**DATA SEGMENT**
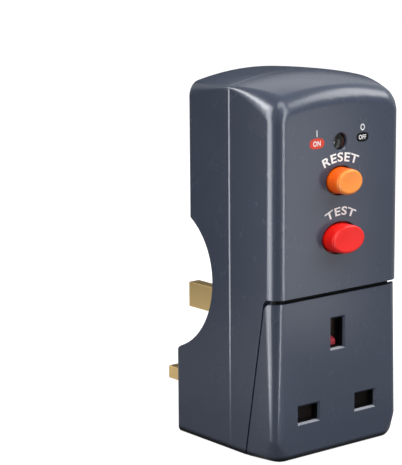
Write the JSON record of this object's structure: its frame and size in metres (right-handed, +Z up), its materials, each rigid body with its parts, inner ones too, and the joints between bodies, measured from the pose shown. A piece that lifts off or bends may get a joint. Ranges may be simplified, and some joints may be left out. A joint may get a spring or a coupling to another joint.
{
  "type": "rcd adapter plug",
  "caption": "Plug-in residual current adapter: three-pin plug behind, shuttered socket in front, reset and test buttons over a trip mechanism.",
  "frame": {"origin": "on the plug face, midway in height between the earth pin and the two lower pins", "axes": "+X to the right seen from the front, +Y out of the plug face along the pins, +Z up"},
  "size_m": [0.0488, 0.0734, 0.1106],
  "materials": {
    "case": "satin, fine grain",
    "steel": "plated",
    "brass": "drawn, satin",
    "sleeve": "satin",
    "bronze": "rolled spring bronze",
    "silver": "silver alloy tips",
    "moulding": "dark heat-resistant moulding",
    "legend_white": "pad printed",
    "copper": "enamelled copper wire",
    "ferrite": "sintered",
    "board": "resist coated board",
    "component_black": "moulded",
    "component_blue": "dipped coating",
    "capacitor_sleeve": "shrink sleeve",
    "resistor_beige": "lacquered",
    "shutter_red": "moulded",
    "marker_orange": "printed",
    "reset_orange": "satin gloss",
    "test_red": "satin gloss",
    "window_clear": "clear moulding"
  },
  "bodies": {
    "housing": {"rear_housing": "case", "front_cover": "case", "socket_front": "case", "housing_screws": "steel", "line_pin": "brass", "neutral_pin": "brass", "earth_pin": "brass", "line_pin_sleeve": "sleeve", "neutral_pin_sleeve": "sleeve", "line_socket_contact": "bronze", "neutral_socket_contact": "bronze", "earth_socket_contact": "bronze", "contact_carrier": "moulding", "carrier_screws": "steel", "earth_bar": "brass", "line_supply_bar": "brass", "neutral_supply_bar": "brass", "line_load_bar": "brass", "neutral_load_bar": "brass", "fixed_contact_tips": "silver", "shutter_springs": "steel", "mechanism_frame": "moulding", "contact_base": "moulding", "base_screws": "steel", "reset_spring": "steel", "test_spring": "steel", "carriage_springs": "steel", "test_terminals": "brass", "coil_bobbin": "moulding", "coil_winding": "copper", "coil_yoke": "steel", "plunger_spring": "steel", "latch_pin": "steel", "transformer_core": "ferrite", "transformer_winding": "copper", "flag_pin": "steel", "indicator_window": "window_clear", "circuit_board": "board", "detector_chip": "component_black", "varistor": "component_blue", "thyristor": "component_black", "capacitors": "capacitor_sleeve", "resistors": "resistor_beige", "diodes": "component_black"},
    "reset": {"reset_button": "reset_orange"},
    "carriage": {"contact_carriage": "moulding", "line_moving_contact": "bronze", "neutral_moving_contact": "bronze", "moving_contact_tips": "silver"},
    "test": {"test_button": "test_red", "test_contact": "brass"},
    "flag": {"indicator_flag": "component_black", "flag_marker": "marker_orange"},
    "plunger": {"trip_plunger": "steel"},
    "latch": {"latch_lever": "moulding"},
    "shutter": {"shutter": "shutter_red"}
  },
  "joints": [
    {"name": "reset_press", "type": "slide", "parent": "housing", "child": "reset", "axis": [0, 1, 0], "range_m": [0, 0.0026], "stiffness_N_per_m": 400, "deforming": ["reset_spring"]},
    {"name": "carriage_slide", "type": "slide", "parent": "housing", "child": "carriage", "axis": [0, 1, 0], "range_m": [0, 0.0026], "deforming": ["carriage_springs"]},
    {"name": "flag_turn", "type": "hinge", "parent": "housing", "child": "flag", "pos_m": [0, -0.0416, 0.07609], "axis": [0, 1, 0], "range_deg": [0, 26]},
    {"name": "test_press", "type": "slide", "parent": "housing", "child": "test", "axis": [0, 1, 0], "range_m": [0, 0.0016], "stiffness_N_per_m": 400, "deforming": ["test_spring"]},
    {"name": "plunger_slide", "type": "slide", "parent": "housing", "child": "plunger", "axis": [-1, 0, 0], "range_m": [0, 0.0015], "stiffness_N_per_m": 200, "deforming": ["plunger_spring"]},
    {"name": "latch_turn", "type": "hinge", "parent": "housing", "child": "latch", "pos_m": [0.0078, -0.0301, 0.06858], "axis": [0, -1, 0], "range_deg": [0, 15.7]},
    {"name": "shutter_slide", "type": "slide", "parent": "housing", "child": "shutter", "axis": [0, 0, -1], "range_m": [0, 0.0068], "stiffness_N_per_m": 60, "springref_m": -0.004, "deforming": ["shutter_springs"]}
  ],
  "couplings": [
    {"joint": "carriage_slide", "follows": "reset_press", "ratio": 1},
    {"joint": "flag_turn", "follows": "reset_press", "rad_per_m": 174},
    {"joint": "latch_turn", "follows": "plunger_slide", "rad_per_m": 182}
  ]
}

**DIRECTIVE**
Restate the listing above word for word.

**CORRECT OUTPUT**
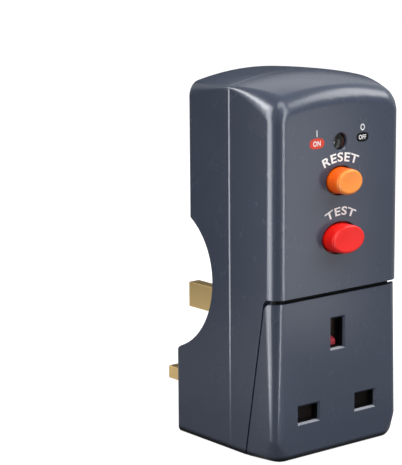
Write the JSON record of this object's structure: its frame and size in metres (right-handed, +Z up), its materials, each rigid body with its parts, inner ones too, and the joints between bodies, measured from the pose shown. A piece that lifts off or bends may get a joint. Ranges may be simplified, and some joints may be left out. A joint may get a spring or a coupling to another joint.
{
  "type": "rcd adapter plug",
  "caption": "Plug-in residual current adapter: three-pin plug behind, shuttered socket in front, reset and test buttons over a trip mechanism.",
  "frame": {"origin": "on the plug face, midway in height between the earth pin and the two lower pins", "axes": "+X to the right seen from the front, +Y out of the plug face along the pins, +Z up"},
  "size_m": [0.0488, 0.0734, 0.1106],
  "materials": {
    "case": "satin, fine grain",
    "steel": "plated",
    "brass": "drawn, satin",
    "sleeve": "satin",
    "bronze": "rolled spring bronze",
    "silver": "silver alloy tips",
    "moulding": "dark heat-resistant moulding",
    "legend_white": "pad printed",
    "copper": "enamelled copper wire",
    "ferrite": "sintered",
    "board": "resist coated board",
    "component_black": "moulded",
    "component_blue": "dipped coating",
    "capacitor_sleeve": "shrink sleeve",
    "resistor_beige": "lacquered",
    "shutter_red": "moulded",
    "marker_orange": "printed",
    "reset_orange": "satin gloss",
    "test_red": "satin gloss",
    "window_clear": "clear moulding"
  },
  "bodies": {
    "housing": {"rear_housing": "case", "front_cover": "case", "socket_front": "case", "housing_screws": "steel", "line_pin": "brass", "neutral_pin": "brass", "earth_pin": "brass", "line_pin_sleeve": "sleeve", "neutral_pin_sleeve": "sleeve", "line_socket_contact": "bronze", "neutral_socket_contact": "bronze", "earth_socket_contact": "bronze", "contact_carrier": "moulding", "carrier_screws": "steel", "earth_bar": "brass", "line_supply_bar": "brass", "neutral_supply_bar": "brass", "line_load_bar": "brass", "neutral_load_bar": "brass", "fixed_contact_tips": "silver", "shutter_springs": "steel", "mechanism_frame": "moulding", "contact_base": "moulding", "base_screws": "steel", "reset_spring": "steel", "test_spring": "steel", "carriage_springs": "steel", "test_terminals": "brass", "coil_bobbin": "moulding", "coil_winding": "copper", "coil_yoke": "steel", "plunger_spring": "steel", "latch_pin": "steel", "transformer_core": "ferrite", "transformer_winding": "copper", "flag_pin": "steel", "indicator_window": "window_clear", "circuit_board": "board", "detector_chip": "component_black", "varistor": "component_blue", "thyristor": "component_black", "capacitors": "capacitor_sleeve", "resistors": "resistor_beige", "diodes": "component_black"},
    "reset": {"reset_button": "reset_orange"},
    "carriage": {"contact_carriage": "moulding", "line_moving_contact": "bronze", "neutral_moving_contact": "bronze", "moving_contact_tips": "silver"},
    "test": {"test_button": "test_red", "test_contact": "brass"},
    "flag": {"indicator_flag": "component_black", "flag_marker": "marker_orange"},
    "plunger": {"trip_plunger": "steel"},
    "latch": {"latch_lever": "moulding"},
    "shutter": {"shutter": "shutter_red"}
  },
  "joints": [
    {"name": "reset_press", "type": "slide", "parent": "housing", "child": "reset", "axis": [0, 1, 0], "range_m": [0, 0.0026], "stiffness_N_per_m": 400, "deforming": ["reset_spring"]},
    {"name": "carriage_slide", "type": "slide", "parent": "housing", "child": "carriage", "axis": [0, 1, 0], "range_m": [0, 0.0026], "deforming": ["carriage_springs"]},
    {"name": "flag_turn", "type": "hinge", "parent": "housing", "child": "flag", "pos_m": [0, -0.0416, 0.07609], "axis": [0, 1, 0], "range_deg": [0, 26]},
    {"name": "test_press", "type": "slide", "parent": "housing", "child": "test", "axis": [0, 1, 0], "range_m": [0, 0.0016], "stiffness_N_per_m": 400, "deforming": ["test_spring"]},
    {"name": "plunger_slide", "type": "slide", "parent": "housing", "child": "plunger", "axis": [-1, 0, 0], "range_m": [0, 0.0015], "stiffness_N_per_m": 200, "deforming": ["plunger_spring"]},
    {"name": "latch_turn", "type": "hinge", "parent": "housing", "child": "latch", "pos_m": [0.0078, -0.0301, 0.06858], "axis": [0, -1, 0], "range_deg": [0, 15.7]},
    {"name": "shutter_slide", "type": "slide", "parent": "housing", "child": "shutter", "axis": [0, 0, -1], "range_m": [0, 0.0068], "stiffness_N_per_m": 60, "springref_m": -0.004, "deforming": ["shutter_springs"]}
  ],
  "couplings": [
    {"joint": "carriage_slide", "follows": "reset_press", "ratio": 1},
    {"joint": "flag_turn", "follows": "reset_press", "rad_per_m": 174},
    {"joint": "latch_turn", "follows": "plunger_slide", "rad_per_m": 182}
  ]
}